Aoife Hannon, a milliner based in Listowel, Co Kerry, says Punchestown this year has been good for business with cash-rich buyers who are not even considering cost.

“In the past two days, people who have ordered from me haven’t even asked for the price at all. In other years, they would have been guided by price,” she says.

Sarah Lennon, a Dublin-born artist now based in Co Down, said there has been much more impulse-buying of her paintings on display at Punchestown.

“If they see something that they love, they will just choose to buy it,” she said.

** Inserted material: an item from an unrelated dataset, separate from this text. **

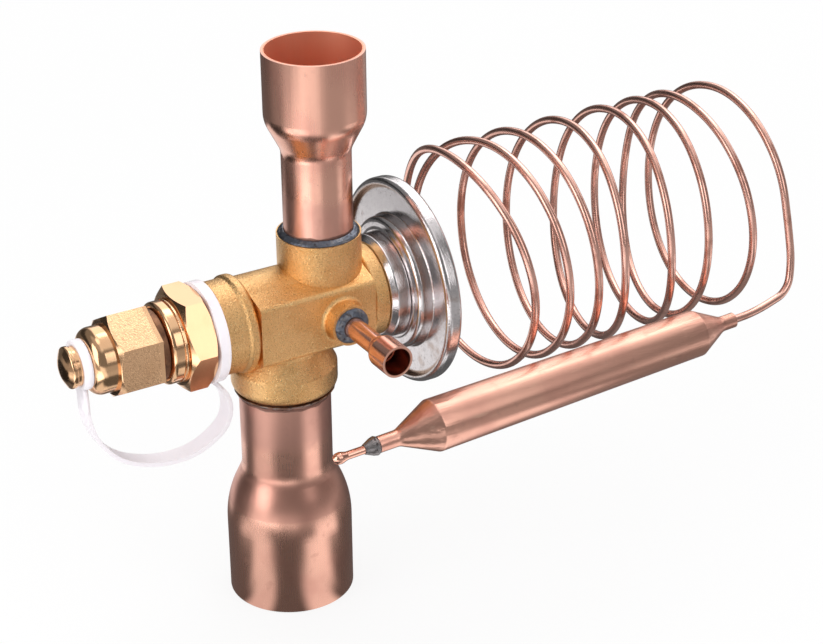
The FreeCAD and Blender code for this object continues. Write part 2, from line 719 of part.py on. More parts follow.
def superheat_spring():
    start = KEY_LEFT + S.spring_seat_setting + S.spring_seat_width + S.joint_gap
    body = new_body("superheat_spring", start)
    run = S.spring_length - S.spring_wire - 2 * S.joint_gap
    sketch = new_sketch(body, "XZ_Plane", "Wire")
    disc(sketch, S.spring_wire * HALF, (S.spring_od - S.spring_wire) * HALF, S.spring_wire)
    coil = body.newObject("PartDesign::AdditiveHelix", "Coil")
    coil.Profile = sketch
    coil.ReferenceAxis = (sketch, ["H_Axis"])
    coil.Mode = 0
    coil.setExpression("Pitch", (run / S.spring_turns).text)
    coil.setExpression("Height", run.text)
    doc.recompute()
    return body


def spring_carrier():
    body = new_body("spring_carrier", CARRIER_LEFT)
    guide = S.guide_bore * HALF - S.guide_gap
    head, hub = S.carrier_head_od * HALF, S.spring_hub_od * HALF
    shoulder = S.carrier_guide_length
    face = shoulder + S.carrier_head_length
    pocket = S.cone_stem_od * HALF + S.joint_gap
    depth = face - S.cone_stem_length - S.joint_gap
    turned(body, "Turning", [
        (-S.spring_hub_length, 0), (-S.spring_hub_length, hub), (0, hub), (0, guide - 0.4),
        (0.4, guide), (shoulder - 1.0, guide), (shoulder, head), (face, head), (face, pocket),
        (depth, pocket), (depth, 0)])
    return body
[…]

Punters were still absorbing the biggest news of this year's festival: the retirement of 12-time champion jockey Ruby Walsh on the second day of the festival.

Reflecting on his 24-year career, Walsh told RTÉ’s Sean O’Rourke on Friday that over the years the physical pain from his many injuries was easier to deal with than “the disappointment and anger at watching something that I should have done”.

Frightened

The only occasion that he felt frightened during all his races was following a fall at Cheltenham one New Year’s Day when he fell on his head, crushing vertebrae.

“I couldn’t get air – that was the only time I was ever scared,” he said.

He said he had managed to keep his weight down by only ever eating lunch and dinner and fasting for 18 hours a day and never eating breakfast – a pattern he intends to continue.

“I never felt hungry before so I don’t see why I will feel hungry now,” he said.